Players like Tim Hardaway Jr. and Trey Burke should be looking to drive and kick more instead of settling for pull-up mid-range shots. They are better right now at attacking the rim than Ntilikina is from a standstill, transition, and semi-transition, so having Frank attack a recovering, collapsed defense should not be hard to accomplish. I would like to see plays like the clip above and other drives from this Wizards game from Ntilikina throughout the regular season.

I thought Kawhi Leonard was on the Raptors

Three Ntilikina clips in one article? What can I say, I just love me some Frank Ntilikina basketball. And not just any type of Ntilikina basketball, but Frank playing defense! It’s a thing of beauty. He’s everywhere on the court causing mayhem.

He starts off on Joe Harris, who is just squirming waiting for a pick to help set him free. Harris then picks up his dribble because he had nowhere to go as Ntilikina switches onto a bloated Law & Order corpse pulled from the East River, AKA Jared Dudley. Frank forces Dudley to receive the pass almost at the half court line. Dudley then thinks he can actually drive on Frank, which was even sadder watching on replay, and Trier does a good job coming over to help and force Dudley to pick up his dribble.

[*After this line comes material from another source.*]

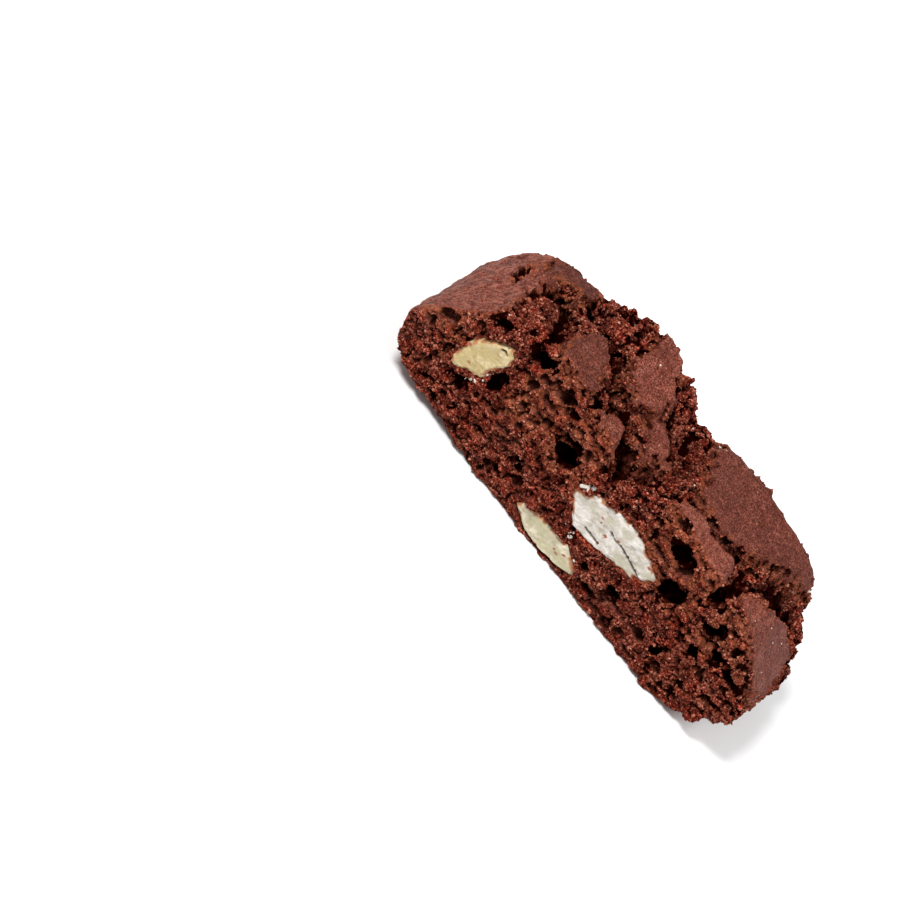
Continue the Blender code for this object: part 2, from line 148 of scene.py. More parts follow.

Somehow Dudley finds Treveon Graham who beats a closing-out Trey Burke off the dribble. But you know who’s there to help Burke and force Graham into a travel? That’s right, Frank Ntilikina. I know this sounds hyperbolic, but these type of defensive plays are Kawhi-esque. French Sinatra has looked even better on defense this preseason. You’re gonna be seeing a lot of clips like the one above in this recurring series, because Ntilikina has defensive possessions like this regularly and multiple times throughout a game. He’s the real deal on that side of the court.